A number of noble Lords mentioned the recent proposal by the Chancellor and my right honourable friend the Secretary of State for International Development for an international finance facility. The aim of the proposal is to provide additional financing to help to meet the millennium development goals. It would seek to raise the amount of development assistance from just over 50 billion dollars a year today to 100 billion dollars a year in the years to 2015 by establishing a bond facility financed by long-term commitments of aid. The Government are discussing that proposal with other donors because we need to bring others on board.
The noble Earl, Lord Sandwich, and my noble friend Lord Sawyer mentioned South Africa. The stark inequality that is apartheid's legacy has left us with two South Africas. One has levels of poverty on a par with the poorest African countries; the other has levels of prosperity the envy of developed countries. Skills and sophisticated organisational management will be central to South Africa's efforts to bridge that divide. Continued economic competitiveness is vital as South African businesses bring in previously excluded communities. Effective public administration is essential in refocusing South Africa's public services to reach the majority of people excluded in the past. I welcome the work that Investors In People is doing to contribute to that process. I say to my noble friend that I worked with the South African Department of Labour in 1995 on issues of employment equity which also links in to the issues related to Investors In People.
Before I conclude I say a few brief words on the heavily indebted poor countries initiative. I agree that donors and the international financial institutions need to look further at debt sustainability. It is clear that some beneficiary countries of HIPC have already been hit by falling commodity prices pushing them back into unsustainable levels of debt. I also agree that we must maintain the link between debt relief and the millennium development goals. The UK Government will again take a leading role in pressing for an outcome that delivers benefits for poor countries.
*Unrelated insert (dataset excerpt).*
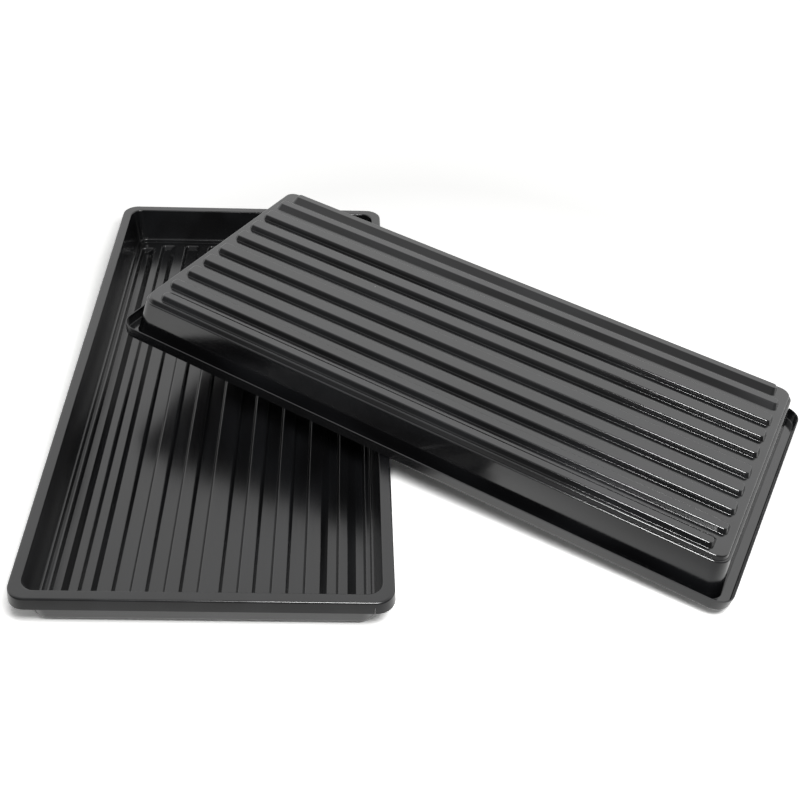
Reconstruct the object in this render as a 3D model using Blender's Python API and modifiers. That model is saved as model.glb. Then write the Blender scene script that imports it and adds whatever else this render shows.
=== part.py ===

At last year's G8 meeting, an additional 1 billion dollars was agreed to help those countries reaching HIPC completion point with unsustainable levels of debt.
In conclusion, the millennium development goals agreed by the entire international community two years ago give us a positive agenda which all governments are accountable for. Southern Africa faces huge challenges in meeting these goals, not least because of the levels of HIV/AIDS in the region. But it also has huge resources and, in many of the countries, strong leadership. The Government, along with other donors, have developed a strategic, long-term approach to support this and other regions. With that support, I believe that southern Africa could make real progress in cutting poverty, increasing growth and turning around the prospects for poor communities in their countries. Progress in southern Africa would boost prospects for all of Africa and help to push Africa back on track towards meeting the millennium development goals—something that we should all like to see made a reality.